Selasa, 24 Juli 2012

Kontrol Diri yang Sangat Mahal

Kontrol Diri yang Sangat Mahal
Tim Kompas
KOMPAS, 24 Juli 2012


Alam Pikiran Yunani. Itulah judul buku yang dihadiahkan Bung Hatta kepada Rahmi Hatta, yang saat itu berusia 19 tahun, ketika menikah pada 18 November 1945. Buku itu ditulis sendiri oleh Bung Hatta saat ia dibuang ke Boven Digoel sekitar tahun 1934.

Langkah Bung Hatta menjadikan buku sebagai mas kawin tidak hanya menunjukkan bahwa buku merupakan harta yang amat berharga untuknya. Lewat buku itu, Bung Hatta juga ingin menyampaikan pandangannya bahwa Indonesia, yang saat itu baru sekitar tiga bulan merdeka, akan beres jika memiliki kontrol pada hasratnya sendiri.

Manusia Indonesia akan berhasil membuat sistem dan menjalankannya dengan lebih baik jika memiliki kontrol yang kuat, nurani yang bening, dan budi yang jernih. Kontrol diri juga akan menjaga kepercayaan di antara manusia Indonesia. Kepercayaan ini adalah dasar bagi masyarakat Indonesia ketika memutuskan hidup bersama sebagai sebuah bangsa. Kontrol diri, terutama, amat dibutuhkan oleh para elite atau pemimpin bangsa karena mereka juga harus memberi keteladanan kepada pengikut dan masyarakatnya.

Ironisnya, kontrol diri yang terkait erat penegakan etika menjadi hal yang sulit dilihat dalam diri pemimpin dan elite bangsa ini pada umumnya. Banyak contoh kasus untuk menjelaskannya. Contoh paling sederhana adalah karakter elite bangsa yang seharusnya bertindak sebagai ”pelayan masyarakat”. Akan tetapi, umumnya mereka justru minta pelayanan istimewa, serba cepat dan mewah, meski sering kali harus melanggar hukum. 
Tengoklah di Jalan Tol Jagorawi.
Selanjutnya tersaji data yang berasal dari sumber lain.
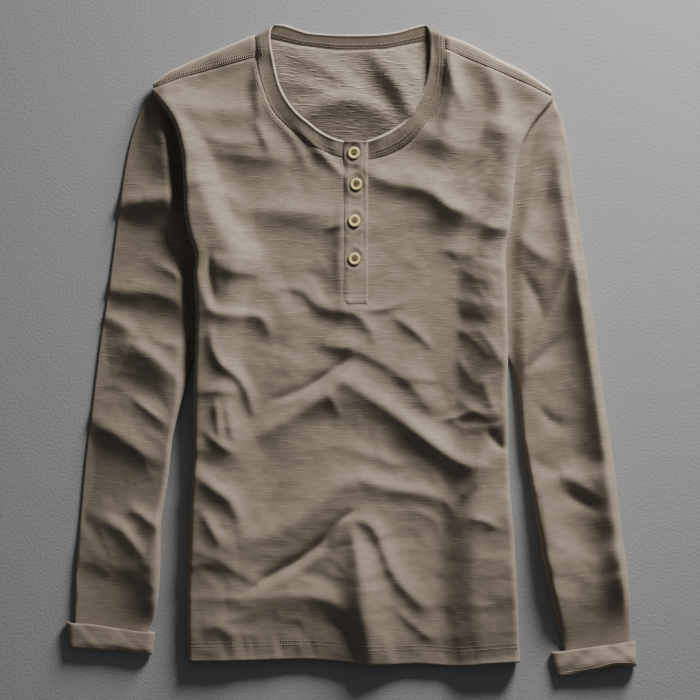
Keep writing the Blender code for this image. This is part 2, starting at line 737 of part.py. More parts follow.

Hampir setiap pagi, di jalan tol itu, dapat dengan mudah dijumpai mobil mewah—dengan identitas tertentu—berjalan di bahu jalan yang seharusnya hanya untuk kondisi darurat.

Berita tentang tindak pidana, dari kasus asusila sampai korupsi yang dilakukan para elite dan pemimpin negeri ini, juga semakin mudah dijumpai. Bahkan, dengan mata telanjang kita bisa menjumpai beritanya di berbagai media massa, baik cetak maupun elektronik. Lebih parah lagi, meski akal sehat mengatakan keterlibatan mereka dalam suatu kasus tindak pidana sudah terlihat jelas, usaha untuk berkilah atau bahkan menyangkal tetap dilakukan.

Lihat saja berapa banyak politisi atau pejabat yang justru tenang-tenang saja tampil di publik. Tak ada rasa risi atau malu kepada masyarakat. Bahkan, sering kali dengan entengnya mereka bilang masih menunggu proses hukum sehingga tidak perlu dulu mundur dari jabatannya. Begitulah politisi kita, begitulah elite bangsa kita, tetap tegar walaupun sesungguhnya citranya di hadapan masyarakat secara moral sudah terkubur di dalam tanah.

Mentalitas Jalan Pintas

Ada sejumlah penjelasan yang dapat diberikan mengapa para elite dan pemimpin negeri ini tetap berusaha mempertahankan posisi meski telah gagal mengontrol dirinya dan tidak lagi dipercaya masyarakat. Salah satunya, cermin dari kegagalan pendidikan dalam menginternalisasi nilai-nilai dan keutamaan hidup. Mentalitas jalan pintas, dan tidak berorientasi pada proses, membuat sejumlah nilai luhur sebagaimana terlukis dalam pepatah ”di mana bumi dipijak di situ langit dijunjung” hanya sebatas menjadi hafalan semata.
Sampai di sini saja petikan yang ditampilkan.